Resource: Time is the most important resource in the game, where both guessers and drawers are fighting against time to either race to the correct response or draw a good interpretation of the word, respectively. Another resource in the game is the chat, which serves as a method of communication and the way to play. When I played anonymously with other players, the chat was an extremely useful resource because others’ previous guesses serve as a hint to what hasn’t worked in the game or they may have come to a correct guess.
Another helpful resource as the drawer was the colors and different thickness of brushes that you could use. On one hand, these resources could be helpful to communicate your idea visually, but on the other hand they can sometimes paralyze you as you have to quickly make a judgment which color, pen, and method of drawing will serve you best.
Constraint: As mentioned above, time serves to constrain the opportunities for the drawer to draw and the guessers to guess.
Conflict: Conflict is created through the words in the game that present challenges for the drawers and guessers. However, I found that conflict also arose when players were frustrated by the quality of the drawer and the visual communication between the drawer and the guessers.
Boundary: The main boundary is in the visual area on screen where people draw. People find creative ways to interact with this boundary by using the blank screen as a canvas. However, the boundary can also be expanded to the conversations and communication you have beyond the game, as my friends and I have also frequently called while playing together.
Comparison to other games in its genre
Compared to other judging games in the genre, Skribbl.io stands out because of the ways players interact with the prompts. By drawing the words, players are adding their own interpretation and visual identities to the game, which is a part of what makes it fun. Like Charades or Heads Up, it’s up to the players to determine how they want to communicate with the other players without giving the word away.
However, what Charades or Heads Up do better is that by acting out words in-person, this gives players more opportunity to be silly, fun, and expressive. This is because you have more resources – the room, your body, other people who aren’t playing – to help you communicate your objective.
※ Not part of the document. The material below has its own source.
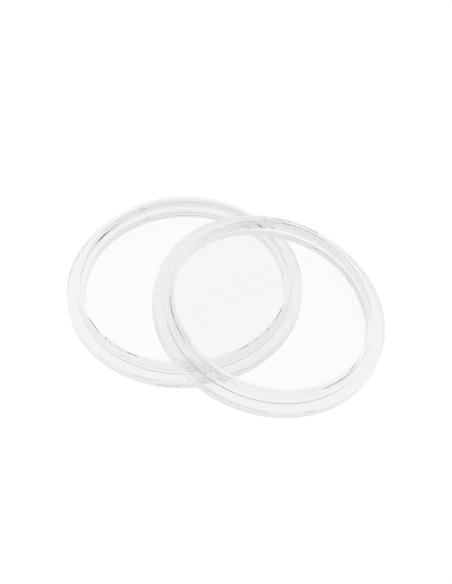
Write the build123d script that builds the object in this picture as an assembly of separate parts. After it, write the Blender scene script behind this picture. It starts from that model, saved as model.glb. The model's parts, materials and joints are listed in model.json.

In a way, I feel like the fact that this game is digital and not analog limits the game as well because you have less methods of interaction with other players.
Type of fun
The type of fun in this game is expression, as the game is centered around drawing. This is done through the mechanics of the turn-based drawing and the resource of color, weight, and pen tools. The challenges that the game creates as mentioned above makes the expression more fun as it forces you to think creatively on how best to communicate your word. This game does accomplish its goal through the mechanisms, but leaves some to be desired with player-player interactions detailed below.
Vulnerability in the game
Because you’re given prompts to draw and a specific task to guess, players do not need to get vulnerable with the game. Because players are focused on a specific word, they don’t need to really share information or personal identities with each other. To some extent, you can try to communicate your identity through your drawings, but this seems limited. Thus, it’s hard to be vulnerable because of the resource constraints.
The blank canvas and unmoderated chat can be used in hurtful ways, as I saw when I played anonymously in public rooms. The anonymity of the game in public rooms makes it easier for people to hide behind a screen. This may be why the game creator introduced a way of voting to kick players out of the game. If a majority of players votekick the current player, they will be removed from the room. Players can also thumbs up or down people’s drawings to provide feedback for the drawer. I found it super difficult to feel vulnerable in public games compared to more private games because of the misbehavior of certain players in anonymous settings.
- I would add some voice features in the game for private rooms to join calls and talk to each other as they draw. I noticed this occurring naturally anyways as people join Discord calls to talk as they play.
- I would also add categories to draw so that players could guess from a more focused set of words. Having a set of words for the game that people can choose from might reduce some of the drag or friction when players get stuck or frustrated with not getting any correct guesses.
- I would offer more safety features such as blocking players or reporting players so the game does not rely on a majority of players to kick someone out. This would make it safer for kids and other players of marginalized groups to play in public rooms.